> [SOURCE EXCERPT]

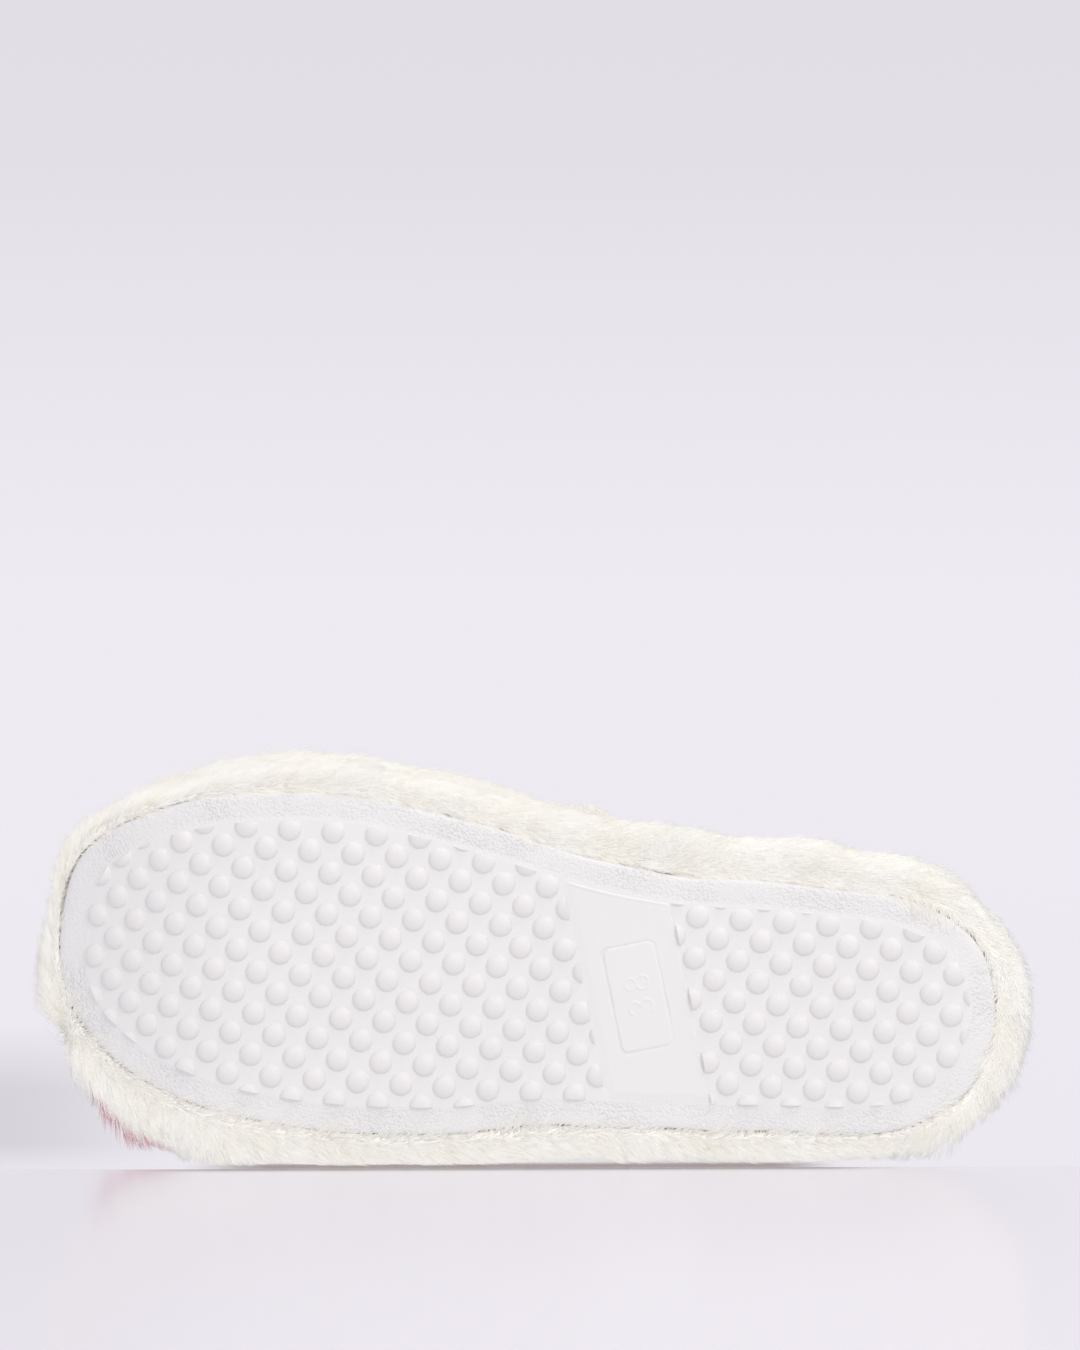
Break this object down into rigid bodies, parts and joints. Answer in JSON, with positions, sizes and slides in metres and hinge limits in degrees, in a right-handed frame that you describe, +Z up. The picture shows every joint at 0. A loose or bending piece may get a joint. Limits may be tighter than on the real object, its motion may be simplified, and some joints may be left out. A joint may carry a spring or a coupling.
{
  "type": "fluffy house slipper",
  "caption": "Fluffy closed-toe, open-back house slipper with a studded moulded outsole, a fur-wrapped foam footbed and a plush-lined fur vamp.",
  "frame": {"origin": "middle of the overall box, on the ground under the outsole's dots", "axes": "+Z up from the ground, -Y towards the toe, +X towards the inner side of the right foot"},
  "size_m": [0.1096, 0.2638, 0.0853],
  "materials": {
    "outsole_rubber": "matte moulded, fine stipple on the border",
    "foam": "open-cell foam",
    "board": "pressed fibre board",
    "cream_plush": "short plush",
    "cream_fur": "combed faux fur",
    "patched_fur": "faux fur, cream with crimson-pink patches",
    "thread": "sewing thread"
  },
  "bodies": {
    "root": {"outsole": "outsole_rubber", "midsole_foam": "foam", "insole_board": "board", "footbed_pad": "foam", "footbed_cover": "cream_plush", "rim_band": "cream_fur", "rim_seam_thread": "thread", "perimeter_thread": "thread", "vamp_lining": "cream_plush", "vamp_foam": "foam", "vamp_fur": "patched_fur", "topline_binding": "cream_plush"}
  },
  "joints": []
}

> [EXERCISE AIM] The whole listing above needs to be written out again exactly.

> [THE ANSWER]
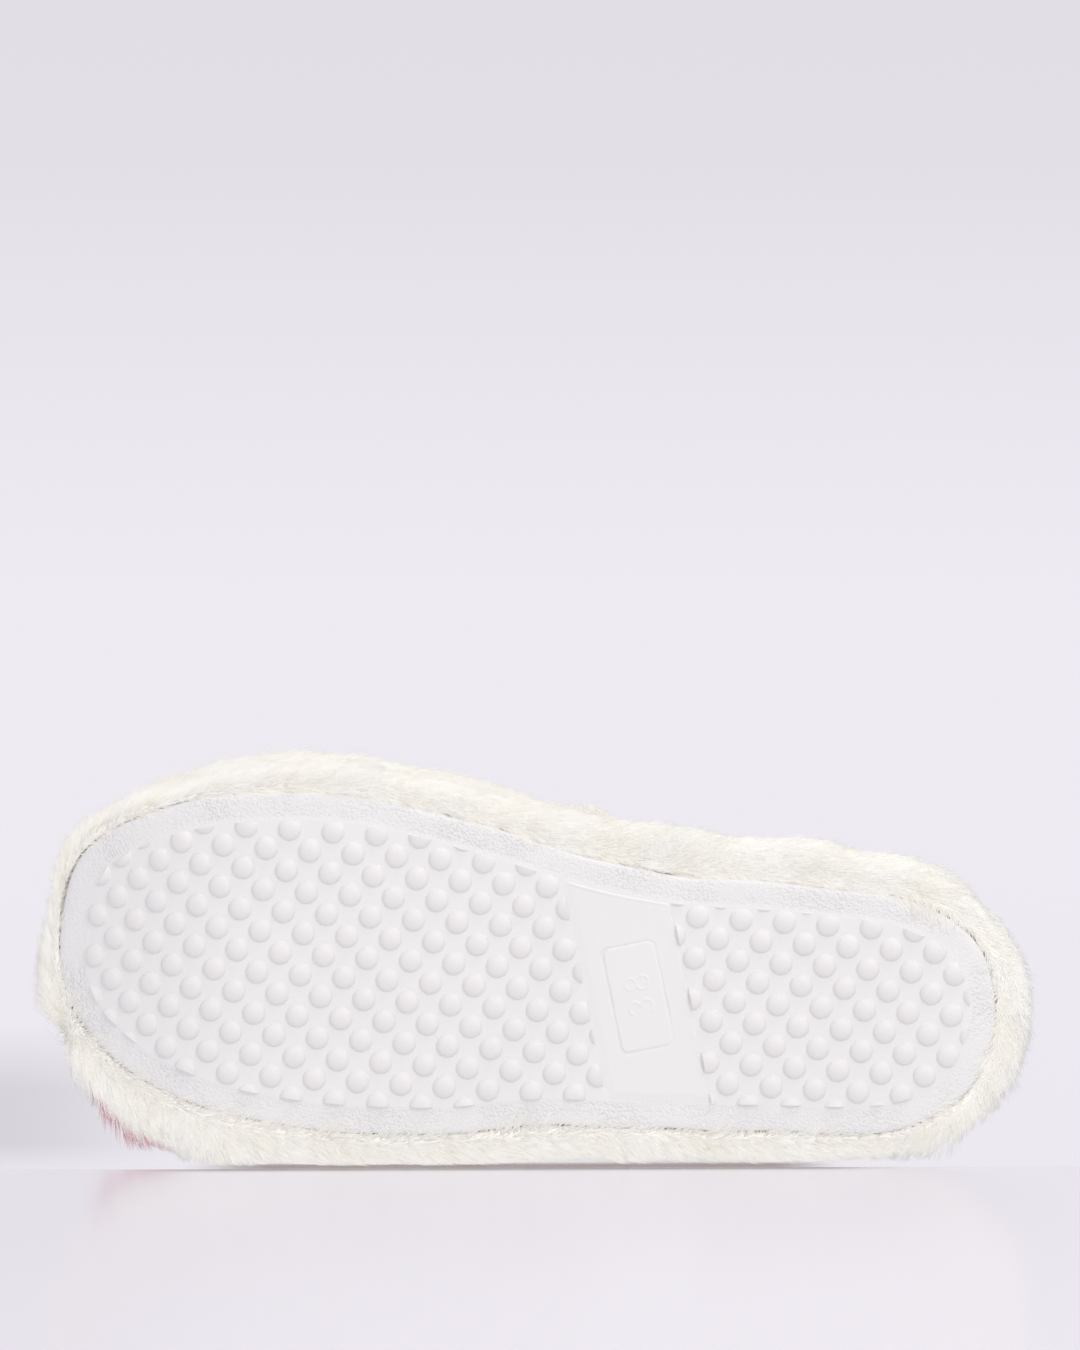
Break this object down into rigid bodies, parts and joints. Answer in JSON, with positions, sizes and slides in metres and hinge limits in degrees, in a right-handed frame that you describe, +Z up. The picture shows every joint at 0. A loose or bending piece may get a joint. Limits may be tighter than on the real object, its motion may be simplified, and some joints may be left out. A joint may carry a spring or a coupling.
{
  "type": "fluffy house slipper",
  "caption": "Fluffy closed-toe, open-back house slipper with a studded moulded outsole, a fur-wrapped foam footbed and a plush-lined fur vamp.",
  "frame": {"origin": "middle of the overall box, on the ground under the outsole's dots", "axes": "+Z up from the ground, -Y towards the toe, +X towards the inner side of the right foot"},
  "size_m": [0.1096, 0.2638, 0.0853],
  "materials": {
    "outsole_rubber": "matte moulded, fine stipple on the border",
    "foam": "open-cell foam",
    "board": "pressed fibre board",
    "cream_plush": "short plush",
    "cream_fur": "combed faux fur",
    "patched_fur": "faux fur, cream with crimson-pink patches",
    "thread": "sewing thread"
  },
  "bodies": {
    "root": {"outsole": "outsole_rubber", "midsole_foam": "foam", "insole_board": "board", "footbed_pad": "foam", "footbed_cover": "cream_plush", "rim_band": "cream_fur", "rim_seam_thread": "thread", "perimeter_thread": "thread", "vamp_lining": "cream_plush", "vamp_foam": "foam", "vamp_fur": "patched_fur", "topline_binding": "cream_plush"}
  },
  "joints": []
}